What is it about music that it can so perfectly capture our sentiments?

For anyone who has watched Ken Burns’ series on the Civil War, you probably would recognize ‘Ashokan Farewell’ as the melody played through much of it. Here it is put to images from the war: 

What the combatants themselves would have chosen is beyond knowing, but looking back it seems fitting. Loyalty, hope, honor, carnage, remorse, all seem to be woven into that song. 

While lately many having been attacking “the South” for slavery and arguing for the destruction of monuments that honor some of the soldiers who fought, it’s worth remembering that the causes for the war and, more importantly, people’s reasons for picking sides were often complex and personal. It’s not a conflict that always lends itself to broad claims.
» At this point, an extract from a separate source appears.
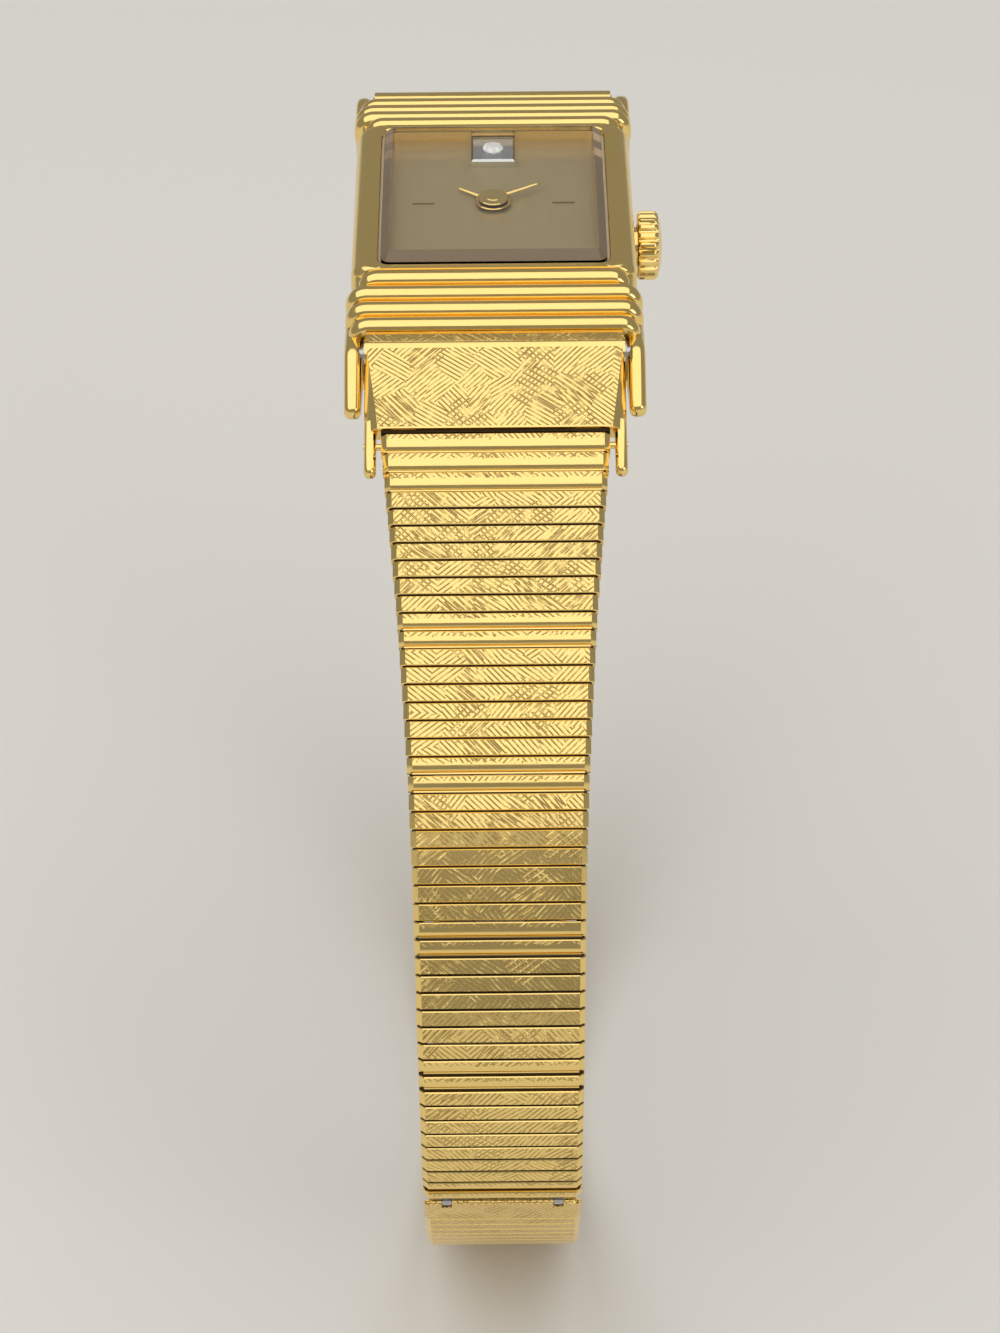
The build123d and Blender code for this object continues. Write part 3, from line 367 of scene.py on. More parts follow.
def rings_shape(rings, flat=None, finishes=0, edge=0.0, closed=False):
    """A closed surface over rings of points. Point (i, j) is joined to (i+1, j), (i+1, j+1) and (i, j+1),
    where j runs round and i runs round too if closed is set. Otherwise the first and last rings are
    filled in. Finishes are given for faces and edge values for points, each as one or as an array."""
    rows, columns = rings.shape[:2]
    i, j = np.meshgrid(np.arange(rows if closed else rows - 1), np.arange(columns), indexing="ij")
    i_next, j_next = (i + 1) % rows, (j + 1) % columns
    quads = np.stack([i * columns + j, i_next * columns + j, i_next * columns + j_next,
                      i * columns + j_next], -1).reshape(-1, 4)
    caps = []
    if not closed:
        caps = [np.arange(columns), (rows - 1) * columns + np.arange(columns)[::-1]]
    points = rings.reshape(-1, 3)
    shape = {
        "points": points, "quads": quads, "caps": caps,
        "flat": points[:, :2] if flat is None else flat.reshape(-1, 2),
        "finish": np.broadcast_to(finishes, i.shape).ravel(),
        "edge": np.broadcast_to(edge, rings.shape[:2]).ravel(),
    }
    return outward(shape)


def outward(shape):
    """Turns the faces round where the volume, the sum of corner products over all faces, is negative."""
    points, quads = shape["points"] - shape["points"].mean(0), shape["quads"]
    a, b, c, d = (points[quads[:, k]] for k in range(4))
    volume = np.einsum("ij,ij->", a, np.cross(b, c)) + np.einsum("ij,ij->", a, np.cross(c, d))
    for cap in shape["caps"]:
        fan = points[cap]
        volume += np.einsum("j,ij->", fan[0], np.cross(fan[1:-1], fan[2:]))
    if volume < 0:
        shape["quads"] = quads[:, ::-1]
        shape["caps"] = [cap[::-1] for cap in shape["caps"]]
    return shape


def new_object(name, data):
    """A new object in the scene."""
    result = bpy.data.objects.new(name, data)
    bpy.context.scene.collection.objects.link(result)
    return result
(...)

Consider just this section from Tindall and Shi’s America: A Narrative Story on the Confederate General Robert E. Lee:

“Robert E. Lee epitomized the agonizing choice facing many border-state residents. Son of ‘Lighthorse Harry’ Lee, a Revolutionary War hero, and married to a descendant of Martha Washington, Lee had graduated second in his class from West Point and had served in the United States army for thirty years. Now a colonel and master of Arlington, an elegant estate facing Washington across the Potomac, he was summoned by Lincoln’s seventy-five-year-old general-in-chief, Winfield Scott, another Virginian, and offered command of the new Federal forces. After a sleepless night pacing the floor, he told Scott he could not go against his ‘country,’ meaning Virginia. Although Lee failed to ‘see the good of secession,’ he could not ‘raise my hand against my birthplace, my home, my children.’ Lee resigned his commission, retired to his estate, and soon answered a call to the Virginia – later the Confederate – service.”

Yes, the war was complicated. They usually are.